What Are Some Societal Ways To Reduce The Gender Pay Gap?

Filing a lawsuit to address a pay discrimination claim, including a class-action lawsuit if the discriminatory behavior affected others as well as you, is largely a reactive approach: You take action after you have experienced the discrimination.

Some advocates for equal pay believe that the solution to this problem is to enact policies meant to change the behaviors that can lead to sex-based pay discrimination. These include enacting new legislation, increasing the number of class-action lawsuits, particularly against high-visibility employers, expanding the use of injunctive relief in successful lawsuits to force employers to change discriminatory practices, and encouraging the use of outside agencies and personnel to monitor company compliance with anti-discrimination guidelines.

How effective such proposals would be is subject to debate, and in some cases, the debate can be contentious. As with many topics, people with differing views tend to argue past each other and ignore valid points that do not conform to their beliefs. But that only makes finding solutions harder.
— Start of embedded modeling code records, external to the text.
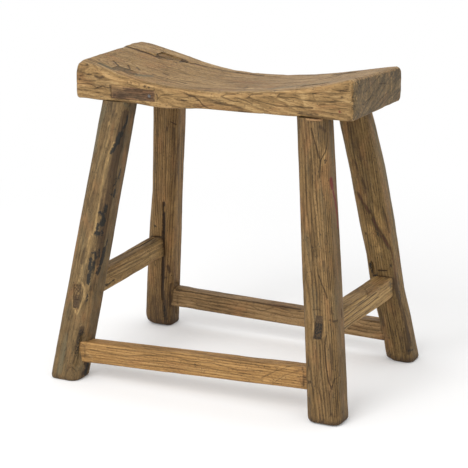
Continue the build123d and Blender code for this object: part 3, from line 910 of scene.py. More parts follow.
class Finish:
    """A material under construction."""

    def __init__(self, name):
        self.material = bpy.data.materials.new(name)
        self.material.use_nodes = True
        self.tree = self.material.node_tree
        self.tree.nodes.clear()

    def node(self, kind, settings=None, inputs=None, output=0):
        return make_node(self.tree, kind, settings, inputs, output)

    def mark(self, name):
        return self.node("ShaderNodeAttribute", {"attribute_name": name}, output=2)

    def place(self, name):
        return self.node("ShaderNodeAttribute", {"attribute_name": name}, output=1)

    def parts(self, wire):
        """The three numbers of a vector."""
        return [self.node("ShaderNodeSeparateXYZ", None, {0: wire}, part) for part in range(3)]

    def vector(self, operation, *values, output=0):
        inputs = dict(enumerate(values))
        return self.node("ShaderNodeVectorMath", {"operation": operation}, inputs, output)

    def noise(self, place, sizes, detail=PLAIN_DETAIL, roughness=PLAIN_ROUGHNESS, output=0):
        inputs = {"Vector": self.vector("DIVIDE", place, sizes), "Scale": 1.0, "Detail": detail,
                  "Roughness": roughness}
        return self.node("ShaderNodeTexNoise", {"noise_dimensions": "3D"}, inputs, output)

    def pattern(self, name, place, width=1, flat=1):
        (long, wide, deep), detail, roughness = PATTERNS[name]
        return self.noise(place, (long, wide * width * flat, deep * width), detail, roughness)

    def swing(self, place, sizes, reach):
        """Place moved about by noise, up to this far in each direction."""
        drift = self.vector("SUBTRACT", self.noise(place, sizes, output=1), (NOISE_MIDDLE,) * 3)
        return self.vector("MULTIPLY_ADD", drift, reach, place)

    def step(self, value, low, high):
        inputs = {"Value": value, "From Min": low, "From Max": high}
        return self.node("ShaderNodeMapRange", {"interpolation_type": "SMOOTHSTEP"}, inputs)

    def mix(self, share, first, second):
        return self.node("ShaderNodeMix", {"data_type": "RGBA"}, {0: share, 6: first, 7: second}, 2)

    def surface(self, color, roughness, height, depth=BUMP_DEPTH, metallic=0.0):
        normal = self.node("ShaderNodeBump", None, {"Height": height, "Distance": depth})
        inputs = {"Base Color": color, "Roughness": roughness, "Metallic": metallic,
                  "Specular IOR Level": SPECULAR, "Normal": normal}
        shader = self.node("ShaderNodeBsdfPrincipled", None, inputs)
        self.node("ShaderNodeOutputMaterial", None, {"Surface": shader})
        return self.material


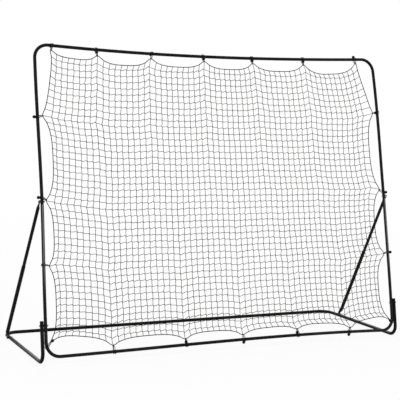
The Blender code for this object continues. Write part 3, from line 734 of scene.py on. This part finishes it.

That the gender pay gap exists is a certainty; were it not so, there would not be the number of EEOC charges and lawsuits alleging its existence, and those actions would not meet with the degree of success that they have had. How to re-engineer society to combat this problem can be problematic in itself, though, and closing the final percentage points of the adjusted gender pay gap will have to cope with both the law of unintended consequences (engendering more resistance as corrective measures become more intrusive and burdensome to companies) as well as the law of diminishing returns: Women have made significant progress in closing the gap since the late 1970s, but that progress has slowed if not stopped in recent years.

The debate about how much of the remaining gender pay gap is the proximate result of either structural discrimination in hiring, promotions and pay-setting or purposeful behavior against women will continue. In the meantime, if you experience such discrimination personally or want to learn how to help your organization prevent it, consulting with legal counsel to explore your rights and options remains the most direct action you can take.